Yelp’s goal for the remaining two quarters of the year is to build out its core advertising business and increase its number of users – standard fair.

This time around, however, Yelp’s CEO spent a bit more time pushing Yelp’s increasing role in pushing transactions.

“Total transaction volume grew almost 50% year-over-year in the second quarter, totaling nearly 6 million transactions and bookings via Yelp Eat24, Yelp Reservations and Yelp Platform.”

Yelp is now up to 100,000 merchants users can transact directly with through the platform – and going forward, through their recent partnership of Nowait, they’ve added another 4,000 restaurants.

Nowait is a variation on a mobile order ahead platform that allows businesses to manage their waitlists such that diners can add their names digitally in advance of arriving at a restaurant.

It works particularly well at family dining places where they don’t take reservations for parties under ten.
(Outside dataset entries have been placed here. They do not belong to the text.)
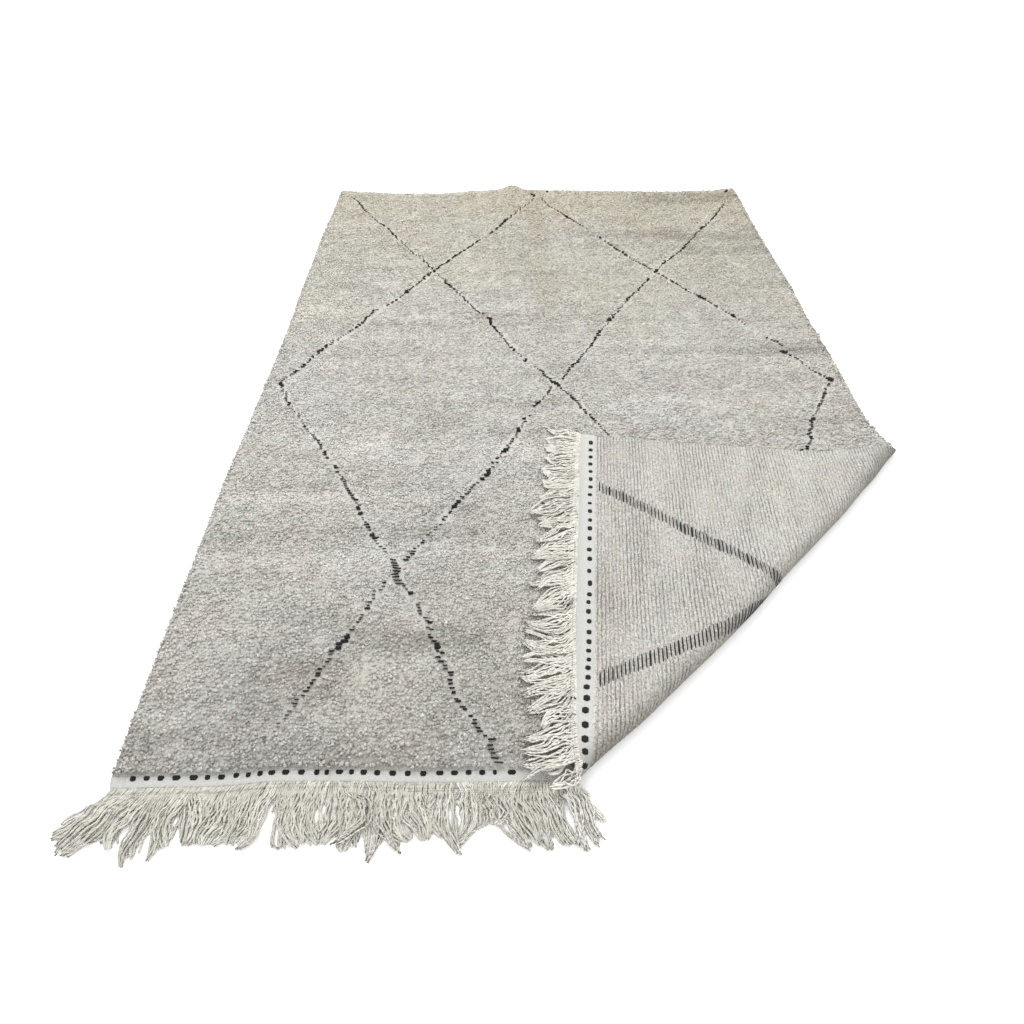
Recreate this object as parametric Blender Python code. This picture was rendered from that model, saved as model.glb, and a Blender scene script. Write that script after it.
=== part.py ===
"""Hand-knotted wool rug lying on a floor, with its near right corner turned back over the pile.

Flat places on the cloth are (across, along): across runs from the left selvedge to the right one,
along runs from the front end of the pile to the far end. A height is measured from the back of the
weave towards the tips of the pile. place() folds such a point into the rug's lying shape.
All sizes are in metres. The origin is under the middle of the pile field, on the floor.
"""
import math
import random

import bmesh
import bpy
from mathutils import Vector, noise
from mathutils.geometry import delaunay_2d_cdt

# the cloth, laid out flat
WIDTH = 2.0
LENGTH = 2.911
HEM = 0.033                 # flat-woven band in front of the pile
GROUND = 0.005              # thickness of the weave alone
THICKNESS = 0.020           # weave and pile together
RIM = 0.018                 # how far in from a selvedge the pile reaches its full height
RIM_HEIGHT = 0.009          # where the pile's outermost tips stand
PILE_START = 0.000          # foot of the pile's front wall
PILE_FULL = 0.012           # where the front wall reaches its full height
RIB_PITCH = 0.0094          # one row of knots on the back
RIB_HEIGHT = 0.0012
RIB_FIRST = 0.018           # first row behind the hem
RIB_LAST = 0.80             # the flap shows no row farther along than this
RIB_EDGE = 0.012            # the rows end this far inside the selvedge
RIB_CLEAR = 0.012           # and start this long before the flap lies level
RIB_SHORTEST = 0.03

# the turned-back corner
CREASE_START = 0.983        # where the crease meets the front end, across
CREASE_ANGLE = math.radians(42.07)
FLAP_TOP = 0.0425           # back of the flap above the floor
SETTLE = 0.13               # the flap comes down from the roll over this length
EASE = 0.25                 # the roll takes up its slack over this length
FLAP_WAVE = 0.0018          # its slow waves: their height,
RUN_WAVE = 7.0              # their turns along the roll, radians a metre,
BACK_WAVE = 9.0             # their turns away from it,
WAVE_START = 0.1            # and the length over which they grow
PRESS_START = 0.03          # the pile is pressed smooth from this far before the roll
PRESS_REACH = 0.16          # and this far out under the flap's fringe
PRESS_EASE = 0.06
# along the crease, how far the roll stands out of it, its radius
CREASE = (
    (0.00, 0.003, 0.0245),
    (0.20, 0.014, 0.0262),
    (0.50, 0.019, 0.0275),
    (0.80, 0.009, 0.0270),
    (1.00, 0.006, 0.0262),
    (1.20, -0.004, 0.0250),
    (1.37, -0.016, 0.0240),
)

# unevenness of a hand-made cloth
LUMP = 0.00256
LUMP_SIZE = 0.085
LOCK_OUT = 0.004            # how far locks of pile stray out of a selvedge or into it,
ALONG_WAVE = 71.0           # with these turns along it,
ACROSS_WAVE = 83.0          # and these along the far end, radians a metre
TUCK = 0.006                # the weave ends this far inside the pile's tips
CORNER_ROUND = 0.022
STORE_FOLD = 0.87           # soft lengthwise ridge left by storing it folded, across
STORE_HALF = 0.085
STORE_LIFT = 0.018
STORE_REACH = 0.36          # the far end is lifted over this length
STRAY_REACH = 0.5           # an edge's straying fades inwards over this length
# along, how far the left and the right selvedge stray outwards
SELVEDGES = (
    (-0.040, -0.018, -0.003),
    (-0.004, -0.008, -0.003),
    (0.010, -0.004, -0.003),
    (0.12, -0.001, -0.004),
    (0.30, 0.001, -0.012),
    (0.45, 0.002, -0.012),
    (0.65, 0.003, -0.015),
    (0.76, 0.004, 0.006),
    (0.85, 0.004, 0.022),
    (0.92, 0.003, 0.022),
    (0.985, 0.002, 0.016),
    (1.04, 0.000, -0.002),
    (1.10, -0.002, -0.013),
    (1.40, -0.006, -0.007),
    (1.70, -0.008, -0.009),
    (2.00, -0.002, -0.001),
    (2.40, 0.000, -0.006),
    (2.80, -0.006, 0.002),
    (3.00, -0.008, 0.004),
)
# across, how far the front end strays forwards
FRONT_END = (
    (0.00, 0.000),
    (0.23, -0.001),
    (0.28, -0.005),
    (0.33, -0.009),
    (0.41, -0.009),
    (0.52, -0.007),
    (0.62, -0.003),
    (0.89, -0.002),
    (1.11, 0.000),
)
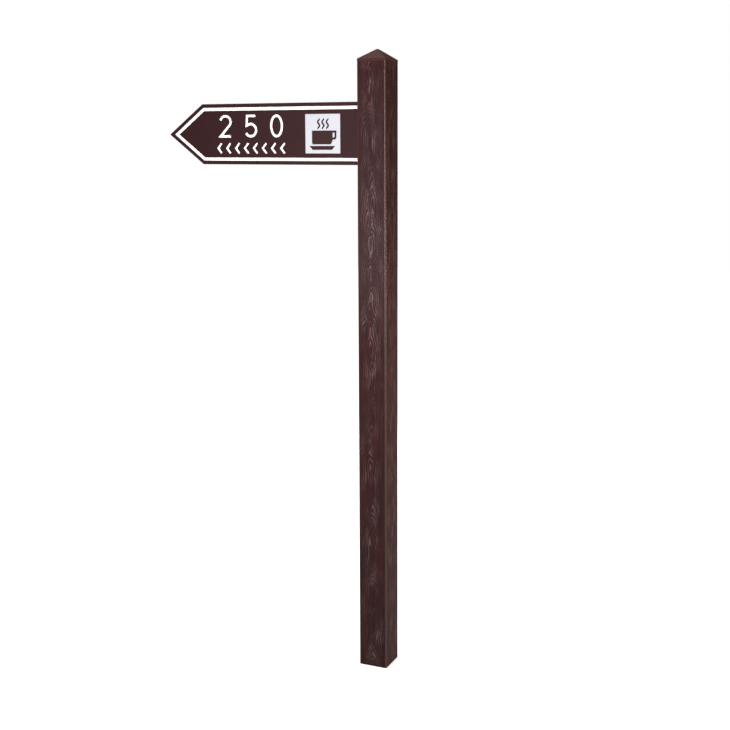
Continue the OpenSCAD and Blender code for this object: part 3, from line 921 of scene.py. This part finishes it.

Demand is especially found among parents who will leave a restaurant if the wait is more than 20 minutes.  The drive in the car could save them the wait. Nowait is additionally the type of service that plays perfectly with the kind of user Yelp already has – consumers who like to know what they’re getting in advance of getting there.  That consumer is definitely buying something – and probably the thing that most nicely dovetails with the consumer’s Type A personality.

There are an estimated 250,000 thousand fast casual restaurants in the United States – so the opportunity is large.  The app is currently free for consumers, but restaurants pay a monthly subscription fee of $60 to $200.  Yelp’s 23 million very actively engaged users just might make that subscription fee look a lot more tempting to some players.

Mobile food is big – and seemingly getting larger by the minute – and thus a hard place to make one’s mark.  But in that regard, Yelp does have a unique benefit – it’s already made its mark, and for some consumers it’s a standard they swear by.  If those consumers can be made to transact half as much as they complain about previous transactions – Yelp might be getting some great reviews of its own.